* DATA SHOWN *

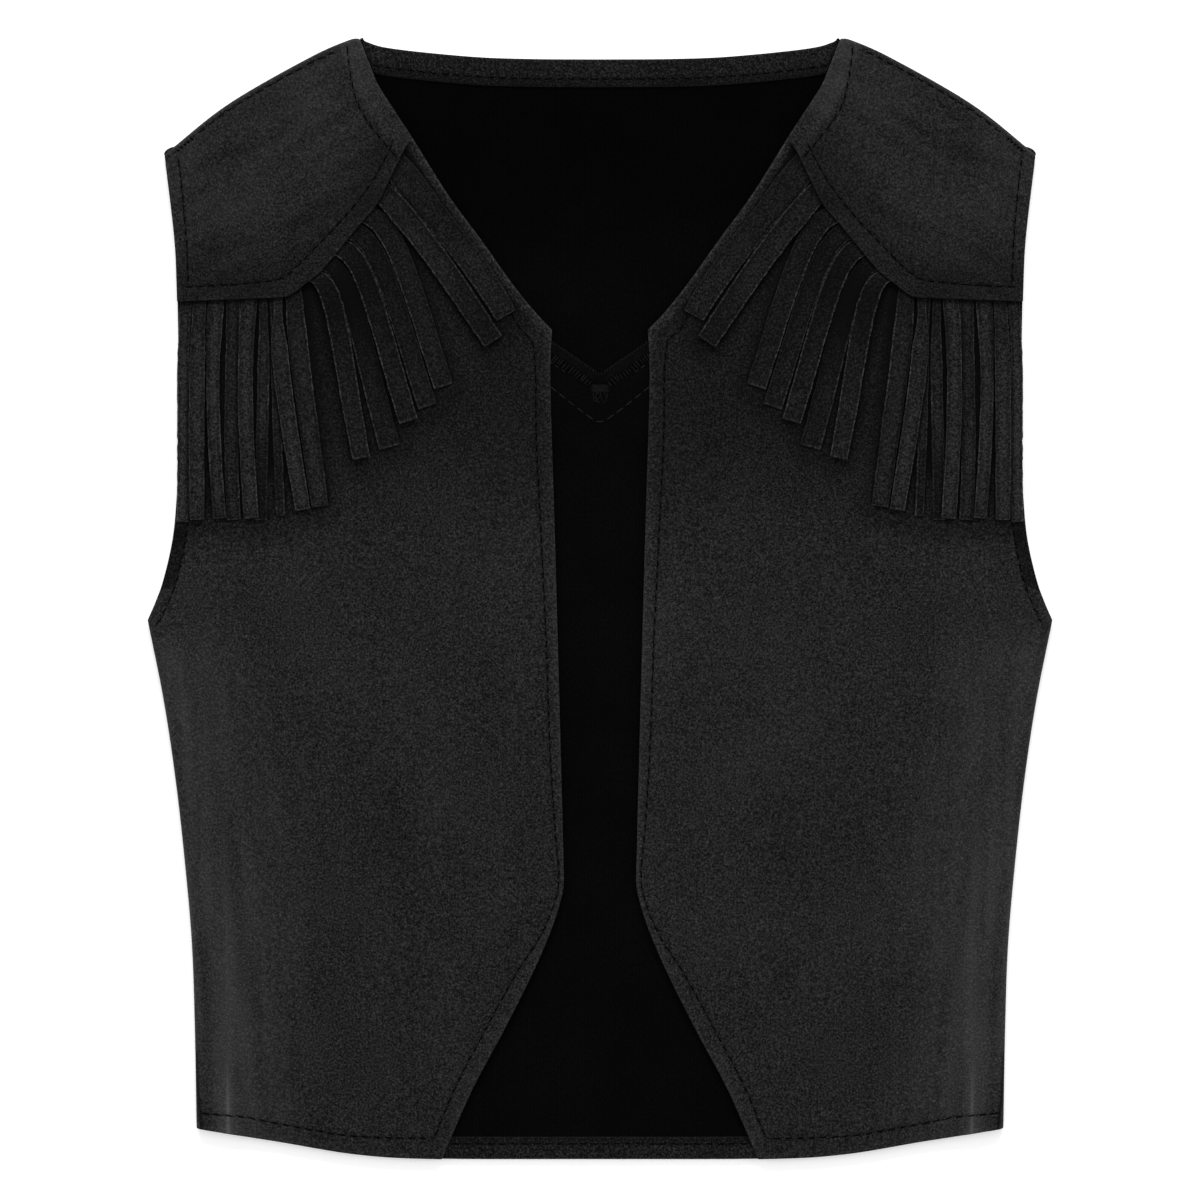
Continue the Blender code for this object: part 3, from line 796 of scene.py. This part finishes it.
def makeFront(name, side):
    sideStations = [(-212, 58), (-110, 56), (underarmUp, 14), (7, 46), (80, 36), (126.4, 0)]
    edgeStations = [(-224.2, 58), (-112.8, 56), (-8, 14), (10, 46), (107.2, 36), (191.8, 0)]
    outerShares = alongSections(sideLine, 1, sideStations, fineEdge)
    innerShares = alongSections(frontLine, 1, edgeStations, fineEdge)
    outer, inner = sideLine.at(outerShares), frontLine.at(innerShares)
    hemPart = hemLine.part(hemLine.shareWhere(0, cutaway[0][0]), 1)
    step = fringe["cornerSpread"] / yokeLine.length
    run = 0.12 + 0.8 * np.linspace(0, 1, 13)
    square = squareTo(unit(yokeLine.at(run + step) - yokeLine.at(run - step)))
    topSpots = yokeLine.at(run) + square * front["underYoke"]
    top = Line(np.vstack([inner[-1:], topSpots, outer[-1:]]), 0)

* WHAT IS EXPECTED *
Repeat the listing exactly, from its first line to its last.

* RESPONSE TO THE TASK *
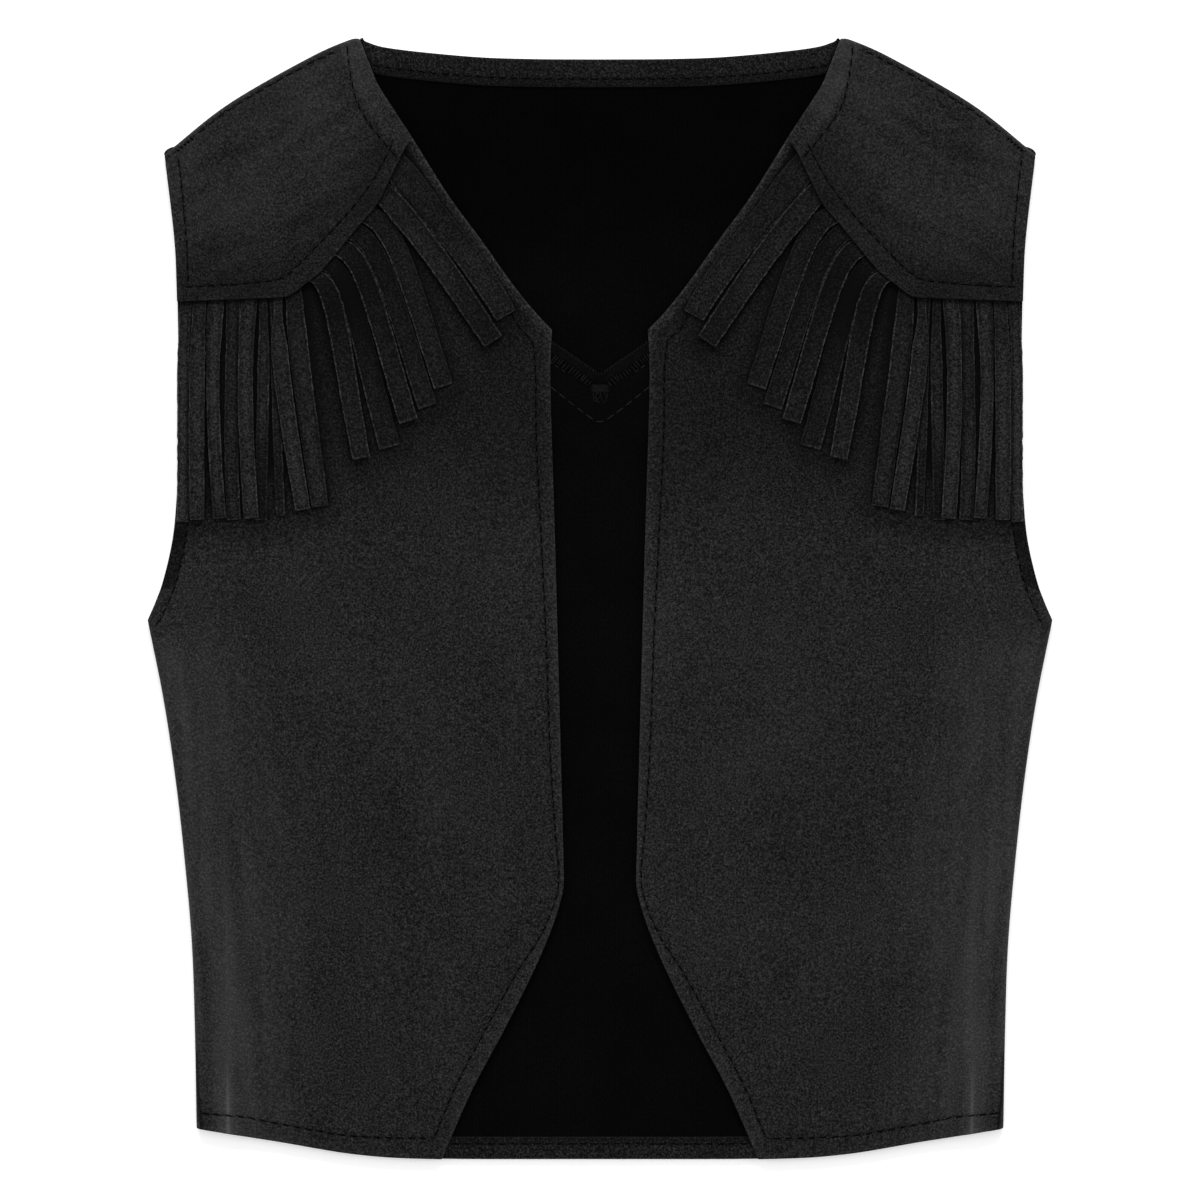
Continue the Blender code for this object: part 3, from line 796 of scene.py. This part finishes it.
def makeFront(name, side):
    sideStations = [(-212, 58), (-110, 56), (underarmUp, 14), (7, 46), (80, 36), (126.4, 0)]
    edgeStations = [(-224.2, 58), (-112.8, 56), (-8, 14), (10, 46), (107.2, 36), (191.8, 0)]
    outerShares = alongSections(sideLine, 1, sideStations, fineEdge)
    innerShares = alongSections(frontLine, 1, edgeStations, fineEdge)
    outer, inner = sideLine.at(outerShares), frontLine.at(innerShares)
    hemPart = hemLine.part(hemLine.shareWhere(0, cutaway[0][0]), 1)
    step = fringe["cornerSpread"] / yokeLine.length
    run = 0.12 + 0.8 * np.linspace(0, 1, 13)
    square = squareTo(unit(yokeLine.at(run + step) - yokeLine.at(run - step)))
    topSpots = yokeLine.at(run) + square * front["underYoke"]
    top = Line(np.vstack([inner[-1:], topSpots, outer[-1:]]), 0)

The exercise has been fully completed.